Hanu Vu (Ghostly International)

In a landscape of blank, homogenous storage unit buildings, they all tend to blend together yet each unit itself is a unique time capsule of every-day detritus on view for all to ignore. Unless you’re L.A. native Hana Vu, whose debut full length, Public Storage, leans into the metaphor of these spaces and relates them to music as “public expressions of thoughts, feelings, baggage, experiences that accumulate every year and fill little units such as ‘albums.”

Inspired by one such building, Vu shares herself by delivery of a record that’s lush and viscerally atmospheric in that sets an enveloping mood while reaching in and demanding deserved attention. Vu describes it as “very invasive and intense sounding music,” and it acts sonically welcoming in inviting interaction. It would be unsatisfied to be relegated to the background unlike the buildings of inspiration.

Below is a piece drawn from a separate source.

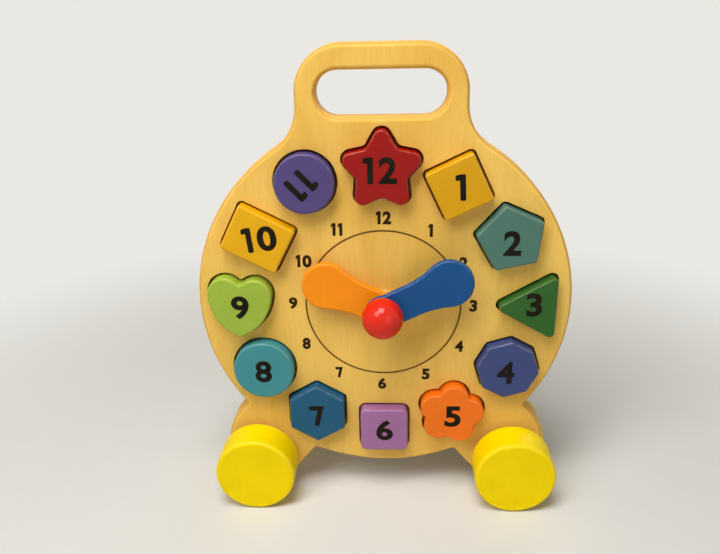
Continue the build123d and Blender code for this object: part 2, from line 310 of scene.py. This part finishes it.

Public Storage opens with the quiet, vulnerable “April Fool” and builds quickly, moving into the title track where we’re first introduced to the driving guitars that rise and fall throughout the album. Single “Aubade,” medieval French for “dawn serenade” or a poem or song evoked to greet the day or more often to lament the end of night, Vu pairs sorrow with upbeat music in a dichotomy also found thematically in songs like “My House.” As explained to Consequence of Sound, Vu says, “I was listening to Diana Rossʼ “Itʼs My House” and I just thought that song was funny, how the beautiful things in her house are like an allegory for the love in her life. And so I thought it would be funny to do that, but if your house was gross.”

Vu’s fully-formed artistry is a tribute to her youth well-spent forging a path through L.A.’s vast DIY scene, taking in influences and making them into something new and uniquely her own. “Aubade” is spinning for listeners of Colorado Sound, KEXP, WNXP, and KTBG.